* Exercise description *
List all lines of the data containing the word "empty".

_ _ _

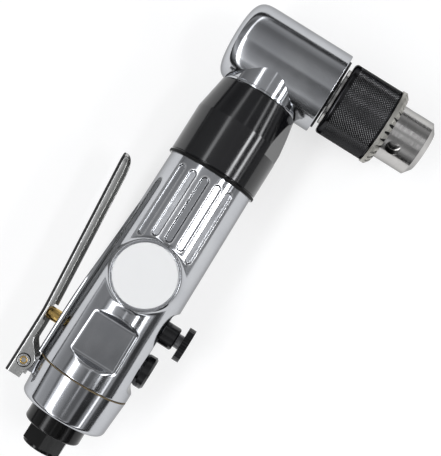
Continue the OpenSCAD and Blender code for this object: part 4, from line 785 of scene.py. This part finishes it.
def leverStations():
    # a pair of rows at each end of the notch keeps its steps upright
    low, high = lever["bend"] - lever["notch"], lever["bend"] + lever["notch"]
    tipFrom, step = lever["tip"] - lever["tipRound"], 0.001
    roundTip = tipFrom + lever["tipRound"] * np.sin(np.linspace(0, math.pi / 2, 24))
    roundTip[-1] -= 0.01
    return np.concatenate((np.arange(lever["foot"], low, 0.4), (low - step, low + step),
                           np.arange(low + 0.5, high, 0.7), (high - step, high + step),
                           np.arange(high + 0.6, tipFrom, 1.2), roundTip))


def makeLever():
    sections = [leverSection(y) for y in leverStations()]
    count = len(sections[0])
    points = [point for section in sections for point in section]
    faces = gridFaces(len(sections), count)
    faces += [tuple(range(count))[::-1], tuple((len(sections) - 1) * count + k for k in range(count))]
    sheet = makeObject("leverSheet", points, faces, "lever_plate", None, lever["sharp"])
    turned = bmesh.new()
    turned.from_mesh(sheet.data)
    bmesh.ops.recalc_face_normals(turned, faces=turned.faces)
    turned.to_mesh(sheet.data)
    turned.free()
    # the rolled edges are darkest, with a painted dark reflection, and the side walls darker than the ears and the
    # back, with painted shade
    sheet.data.materials.append(materials["lever_back"])
    sheet.data.materials.append(materials["lever_side"])
    rolledFrom, rolledTo = lever["rolled"]
    for face in sheet.data.polygons:
        place = face.center / mm
        fromRoll = place.x - leverBack(place.y) - lever["corner"]
        if rolledFrom < face.normal.x < rolledTo:
            face.material_index = 1
        elif place.y > lever["earTop"] and fromRoll > lever["sideFrom"]:
            face.material_index = 2
    dress(sheet, "throttle_lever", "lever")


makeLever()

# Pin: a rolled tube, with a pale collar at each ear and a thin dark ring round it that is a painted shadow
pin = {"length": 7.25, "hole": 1.05, "radius": 1.7, "tubeEdges": (0.2, 0.25, 0.25, 0.2), "columns": 64,
       "collar": {"from": 0.02, "to": 0.45, "hole": 1.75, "radius": 2.75, "edges": (0, 0, 0.3, 0.2)},
       "gap": {"from": 0.005, "to": 0.05, "hole": 2.65, "radius": 3.15, "edges": (0, 0, 0, 0)}}


def makeEarRing(name, ring, side, material):
    near, far = side * (lever["half"] + ring["from"]), side * (lever["half"] + ring["to"])
    corners = ringCorners(near, far, ring["hole"], ring["radius"], ring["edges"])
    return lathe(name, corners, "Z", (*lever["pin"], 0), material, pin["columns"])


def makePin():
    corners = ringCorners(-pin["length"], pin["length"], pin["hole"], pin["radius"], pin["tubeEdges"])
    tube = lathe("leverPinTube", corners, "Z", (*lever["pin"], 0), "brass", pin["columns"])
    dress(tube, "lever_pin", "housing")
    for side in (-1, 1):
        collar = makeEarRing("pinCollar", pin["collar"], side, "bright_steel")
        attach(collar, "housing")
        # a thin black ring round the collar as a painted shadow
        gap = makeEarRing("earPaintedShadow", pin["gap"], side, "scallop_black")
        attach(gap, "lever")


makePin()
print("lever and pin made")

# The other CAD solids keep their own mesh and get small rounded edges
edgeRounding = {"end_cap": 0.35, "air_inlet": 0.3, "throttle_cap": 0.3, "reverse_bushing": 0.25,
                "reverse_knob": 0.2, "throttle_bushing": 0.2, "throttle_stem": 0.15, "head_front_ring": 0.25,
                "chuck_body": 0.2, "cap_gasket": 0.05, "chuck_jaw_1": 0.08, "chuck_jaw_2": 0.08,
                "chuck_jaw_3": 0.08, "jaw_nut": 0.15}
edgeSettings = {"segments": 3, "sharperThan": 32}
for nodeName, width in edgeRounding.items():
    obj = nodes[nodeName]
    obj.data.shade_smooth()
    rounding = obj.modifiers.new("edges", "BEVEL")
    rounding.width = width * mm
    rounding.segments = edgeSettings["segments"]
    rounding.limit_method = "ANGLE"
    rounding.angle_limit = math.radians(edgeSettings["sharperThan"])
    rounding.harden_normals = True
print("edges rounded:", len(edgeRounding))


def makeSpringYield():
    coil = nodes["throttle_spring"]
    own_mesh(coil)


makeSpringYield()


# The studio: a white table, a room with soft light strips, and the photograph's camera
cameraPlace = {"at": (20.99, 102.2, 389.7), "right": (0.84767911, 0.53045541, 0.0075625),
               "up": (-0.53041096, 0.84716134, 0.03133496), "lens": 69.49, "sensor": 36, "shift": (0.0199, 0.0423),
               "clip": (0.01, 20)}


def makeCamera():
    data = bpy.data.cameras.new("photoCamera")
    data.lens = cameraPlace["lens"]
    data.sensor_width = cameraPlace["sensor"]
    data.shift_x, data.shift_y = cameraPlace["shift"]
    data.clip_start, data.clip_end = cameraPlace["clip"]
    camera = bpy.data.objects.new("photoCamera", data)
    scene.collection.objects.link(camera)
    right, up = Vector(cameraPlace["right"]), Vector(cameraPlace["up"])
    turn = Matrix((right, up, right.cross(up))).transposed()
    camera.matrix_world = Matrix.Translation(Vector(cameraPlace["at"]) * mm) @ turn.to_4x4()
    scene.camera = camera


tableTop = {"centre": (30, 100, -21.8), "size": 3000, "colour": (0.36, 0.36, 0.36), "seen": 0.69}


def addCameraGlow(tree, surface, strength):
    # brightness that the camera, mirrors and glass see, and that lights nothing else
    path = tree.nodes.new("ShaderNodeLightPath")
    isSeen = calculate(tree, "MAXIMUM", path.outputs["Is Camera Ray"], path.outputs["Is Glossy Ray"])
    isSeen = calculate(tree, "MAXIMUM", isSeen, path.outputs["Is Transmission Ray"])
    glow = tree.nodes.new("ShaderNodeEmission")
    tree.links.new(calculate(tree, "MULTIPLY", isSeen, strength), glow.inputs["Strength"])
    both = tree.nodes.new("ShaderNodeAddShader")
    tree.links.new(surface, both.inputs[0])
    tree.links.new(glow.outputs[0], both.inputs[1])
    return both.outputs[0]


def makeTable():
    bpy.ops.mesh.primitive_plane_add(size=tableTop["size"] * mm, location=Vector(tableTop["centre"]) * mm)
    table = bpy.context.object
    table.name = "tableTop"
    material, tree, surface = newMaterial("tableTop")
    matt = tree.nodes.new("ShaderNodeBsdfDiffuse")
    matt.inputs["Color"].default_value = (*tableTop["colour"], 1)
    # seen from underneath, the table lets the tool's other side show
    clear = tree.nodes.new("ShaderNodeBsdfTransparent")
    facing = tree.nodes.new("ShaderNodeNewGeometry")
    eitherSide = tree.nodes.new("ShaderNodeMixShader")
    tree.links.new(facing.outputs["Backfacing"], eitherSide.inputs[0])
    tree.links.new(addCameraGlow(tree, matt.outputs[0], tableTop["seen"]), eitherSide.inputs[1])
    tree.links.new(clear.outputs[0], eitherSide.inputs[2])
    tree.links.new(eitherSide.outputs[0], surface)
    table.data.materials.append(material)


# Brightness of the room against the angle in degrees from straight up. "low" and "high" run across the handle, as
# its inlet end and its head end see them, with a change between the "turn" angles, and "along" runs along it.
# "lamp" is one more strip above the chuck's side, and "side" is what the narrow "sideWindow" shows.
room = {
    "low": [(-180, 0.6), (-92, 0.6), (-84, 0.26), (-52, 0.26), (-48, 0.1), (-45, 0.1), (-43, 0.65), (-36, 0.9),
            (-35, 4.5), (-25, 4.5), (-23, 0.8), (-18, 0.4), (-8, 0.26), (0, 0.14), (20, 0.12), (25, 0.25),
            (28, 0.25), (30, 0.03), (47, 0.02), (50, 0.2), (56, 0.25), (57.5, 1.6), (60, 1.6), (62, 0.1),
            (65, 0.3), (69, 0.28), (71, 0.04), (82, 0.03), (87, 0.1), (91, 0.6), (180, 0.6)],
    "high": [(-180, 0.6), (-92, 0.6), (-84, 0.4), (-60, 0.34), (-40, 0.36), (-36, 0.6), (-34, 3.6), (-28.5, 3.6),
             (-26.5, 0.5), (-5, 0.42), (24, 0.38), (37, 0.25), (51, 0.2), (52, 14), (56, 14), (57, 0.15),
             (64, 0.15), (64.5, 2.4), (66.5, 2.4), (67, 0.15), (72, 0.2), (76, 0.5), (86, 0.5), (92, 0.6),
             (180, 0.6)],
    "turn": (-9, 1),
    "along": [(-180, 0.8), (-95, 0.6), (-90, 0.06), (-80, 0.12), (-75, 0.5), (-70, 1.1), (-65, 1.3), (-60, 2.0),
              (-55, 3.1), (-50, 2.6), (-45, 2.3), (-38, 2.05), (-30, 1.85), (-24, 1.6), (-17, 1.35), (-6, 1.3),
              (0, 1.15), (6, 1.05), (20, 0.87), (30, 0.7), (40, 0.55), (50, 0.5), (60, 0.8), (70, 1.05),
              (73, 0.8), (76, 0.25), (84, 0.06), (90, 0.3), (95, 0.7), (180, 0.8)],
    "lamp": [(-180, 0), (31, 0), (31.6, 16), (36.4, 16), (37, 0), (180, 0)],
    "lampAlong": [(-180, 0), (-12, 0), (-8, 0.1), (-3, 0.6), (2, 1), (13, 1), (22, 0.35), (32, 0.28), (45, 0.1),
                  (60, 0), (180, 0)],
    "side": [(-180, 0.7), (-92, 0.7), (-78, 0.3), (-70, 0.05), (-64, 0.08), (-60, 0.4), (-52, 1.05), (-44, 1.15),
             (-41, 0.5), (-36, 0.2), (-23, 0.2), (-19, 0.4), (-17, 1.3), (-3, 1.2), (0, 0.9), (4, 0.45),
             (11, 0.42), (14, 1.3), (17, 1.6), (32, 1.6), (34, 0.25), (45, 0.16), (60, 0.18), (66, 0.32),
             (72, 0.5), (82, 0.4), (86, 0.05), (95, 0.05), (98, 0.6), (180, 0.6)],
    "sideWindow": [(-180, 0), (4.4, 0), (5, 1), (8, 1), (8.6, 0), (180, 0)],
    "level": 0.9,
    "tint": (0.97, 0.98, 1.0),
}


def angleRamp(tree, angle, stops):
    # the curve's values are kept under 1, so they are scaled to their largest and back
    top = max(value for _, value in stops)
    curve = tree.nodes.new("ShaderNodeFloatCurve")
    points = curve.mapping.curves[0].points
    while len(points) > 2:
        points.remove(points[1])
    points[0].location = (0, stops[0][1] / top)
    points[-1].location = (1, stops[-1][1] / top)
    for degrees, value in stops[1:-1]:
        points.new((degrees + 180) / 360, value / top)
    for point in points:
        point.handle_type = "VECTOR"
    curve.mapping.update()
    tree.links.new(spread(tree, angle, 0, 1, -math.pi, math.pi), curve.inputs["Value"])
    return calculate(tree, "MULTIPLY", curve.outputs[0], top)


def makeRoom():
    world = bpy.data.worlds.new("room")
    scene.world = world
    world.use_nodes = True
    tree = world.node_tree
    tree.nodes.clear()
    out = tree.nodes.new("ShaderNodeOutputWorld")
    coords = tree.nodes.new("ShaderNodeTexCoord")
    split = tree.nodes.new("ShaderNodeSeparateXYZ")
    tree.links.new(coords.outputs["Generated"], split.inputs[0])
    across = calculate(tree, "ARCTAN2", split.outputs["X"], split.outputs["Z"])
    along = calculate(tree, "ARCTAN2", split.outputs["Y"], split.outputs["Z"])
    turn = spread(tree, along, 0, 1, *(math.radians(degrees) for degrees in room["turn"]), "SMOOTHSTEP")
    low, high, lamp = (angleRamp(tree, across, room[name]) for name in ("low", "high", "lamp"))
    ahead, lampAlong, side = (angleRamp(tree, along, room[name]) for name in ("along", "lampAlong", "side"))
    window = angleRamp(tree, across, room["sideWindow"])
    walls = calculate(tree, "MULTIPLY", mixValues(tree, turn, low, high), ahead)
    total = calculate(tree, "ADD", walls, calculate(tree, "MULTIPLY", lamp, lampAlong))
    light = tree.nodes.new("ShaderNodeBackground")
    light.inputs["Color"].default_value = (*room["tint"], 1)
    strength = calculate(tree, "MULTIPLY", mixValues(tree, window, total, side), room["level"])
    tree.links.new(strength, light.inputs["Strength"])
    # the camera sees plain white behind the table
    white = tree.nodes.new("ShaderNodeBackground")
    white.inputs["Color"].default_value = (1, 1, 1, 1)
    white.inputs["Strength"].default_value = 1.0
    path = tree.nodes.new("ShaderNodeLightPath")
    mix = tree.nodes.new("ShaderNodeMixShader")
    tree.links.new(path.outputs["Is Camera Ray"], mix.inputs[0])
    tree.links.new(light.outputs[0], mix.inputs[1])
    tree.links.new(white.outputs[0], mix.inputs[2])
    tree.links.new(mix.outputs[0], out.inputs["Surface"])


makeCamera()
makeTable()
makeRoom()
print("studio ready")
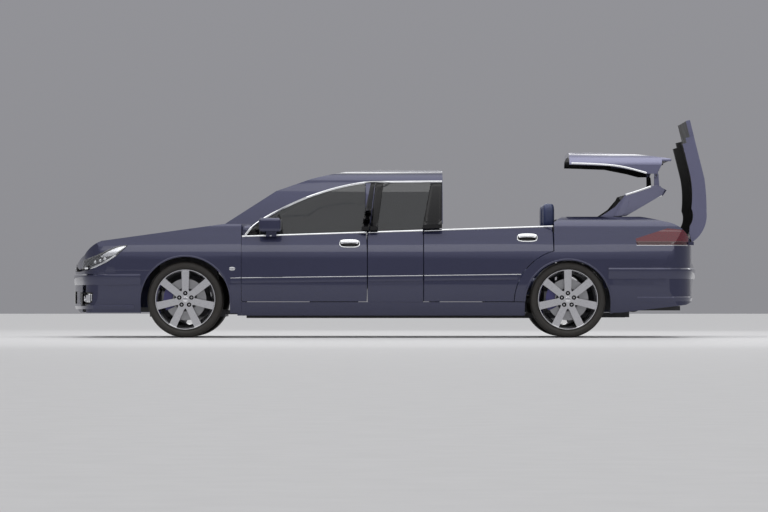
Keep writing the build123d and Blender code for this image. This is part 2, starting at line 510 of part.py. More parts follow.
LID_X0 = rear(35)
NOTCH_LENGTH, NOTCH_Y = 146.0, 552.0
LID_SIDE = LID_HALF - 28
lid_zone = side(outline((LID_X0, 900), (LID_X0, 1200), (rear(1188), 1200), (rear(1188), LID_PIVOT[1]), (rear(988), LID_PIVOT[1]),
                        (rear(888), 850)), -LID_HALF, LID_HALF)
lid = (outer - body_form(LID_T)) & lid_zone
flange = ((outer - body_form(79)) + ((outer - body_form(120)) & block(LID_X0 + 190, rear(1018), -1000, 1000, 700, 1200))) & lid_zone
flange = flange & (block(rear(-312), rear(1188), -LID_HALF, -LID_SIDE, 700, 1200) + block(rear(-312), rear(1188), LID_SIDE, LID_HALF, 700, 1200))
lid = lid + flange
# Its front corners are notched, where the roof's pillars come down
for hand in (-1, 1):
    lid = lid - on_side(block(LID_X0 - 10, LID_X0 + NOTCH_LENGTH, -LID_HALF - 10, -NOTCH_Y, 700, 1200), hand)
for hand in (-1, 1):
    boss = on_side(across(*LID_PIVOT, 12, -LID_HALF, -LID_SIDE), hand)
    lid = lid + boss - on_side(across(*LID_PIVOT, 6.05, -LID_HALF - 5, -LID_SIDE + 5), hand)
keep("boot_lid", turned(largest(lid), LID_PIVOT, LID_DEG))
tail_skin = shell & block(rear(888), rear(1188), -QUARTER_INNER, QUARTER_INNER, 640 + SEAT, LID_PIVOT[1] - 18)
keep("rear_panel", largest(tail_skin))

hinged = []
for quarter_side in nodes["rear_quarters"]:
    hand = 1 if quarter_side.center().Y > 0 else -1
    lug = on_side(block(rear(1050), rear(1098), -QUARTER_INNER - 20, -QUARTER_INNER, LID_PIVOT[1] - 14, LID_PIVOT[1] + 14)
                  + across(*LID_PIVOT, 6, -QUARTER_INNER - 10, -LID_SIDE - 8), hand)
    hole = on_side(across(*PIVOT, 12.05, -QUARTER_INNER - 26, -QUARTER_INNER + 5), hand)
    hinged.append(largest(quarter_side + lug - hole))
keep("rear_quarters", *hinged)

everything = [solid for solids in nodes.values() for solid in solids]
low = min(solid.bounding_box().min.X for solid in everything)
high = max(solid.bounding_box().max.X for solid in everything)
CENTRE_X = (low + high) / 2
for name, solids in nodes.items():
    placed = [Pos(-CENTRE_X, 0, 0) * solid for solid in solids]
    export_step(Compound(label=name, children=placed) if len(placed) > 1 else placed[0], f"parts/{name}.step")
print("centre at", round(CENTRE_X, 5), "pieces", len(nodes))
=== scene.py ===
# %% [markdown]
# # A landaulet in midnight blue
# The object is a long-wheelbase saloon with a closed front cabin and an open rear compartment. Its hard rear
# roof is caught halfway through folding, over an upright boot lid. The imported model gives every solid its
# size, place and body. This lesson dresses it: paint, glass, chrome, wheels, lamps, seats and small parts.

# %% Load the frame
import math

import bmesh
import bpy
from mathutils import Matrix, Vector
from mathutils.bvhtree import BVHTree


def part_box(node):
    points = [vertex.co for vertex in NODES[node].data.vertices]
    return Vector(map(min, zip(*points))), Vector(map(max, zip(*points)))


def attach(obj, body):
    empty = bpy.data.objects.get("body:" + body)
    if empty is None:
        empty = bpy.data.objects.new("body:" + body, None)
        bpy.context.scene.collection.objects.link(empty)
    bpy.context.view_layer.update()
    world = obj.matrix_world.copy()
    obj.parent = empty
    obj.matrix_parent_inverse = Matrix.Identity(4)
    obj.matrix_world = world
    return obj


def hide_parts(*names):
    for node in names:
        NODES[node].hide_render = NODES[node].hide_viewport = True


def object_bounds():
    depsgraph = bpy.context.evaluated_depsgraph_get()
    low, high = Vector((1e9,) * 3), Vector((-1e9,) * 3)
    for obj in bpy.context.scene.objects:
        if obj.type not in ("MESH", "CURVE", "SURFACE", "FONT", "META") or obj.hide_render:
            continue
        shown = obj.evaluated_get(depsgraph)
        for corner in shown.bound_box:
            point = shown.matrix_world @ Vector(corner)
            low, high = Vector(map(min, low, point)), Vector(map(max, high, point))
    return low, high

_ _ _

* The response *
    empty = bpy.data.objects.get("body:" + body)
    if empty is None:
        empty = bpy.data.objects.new("body:" + body, None)
        bpy.context.scene.collection.objects.link(empty)
    obj.parent = empty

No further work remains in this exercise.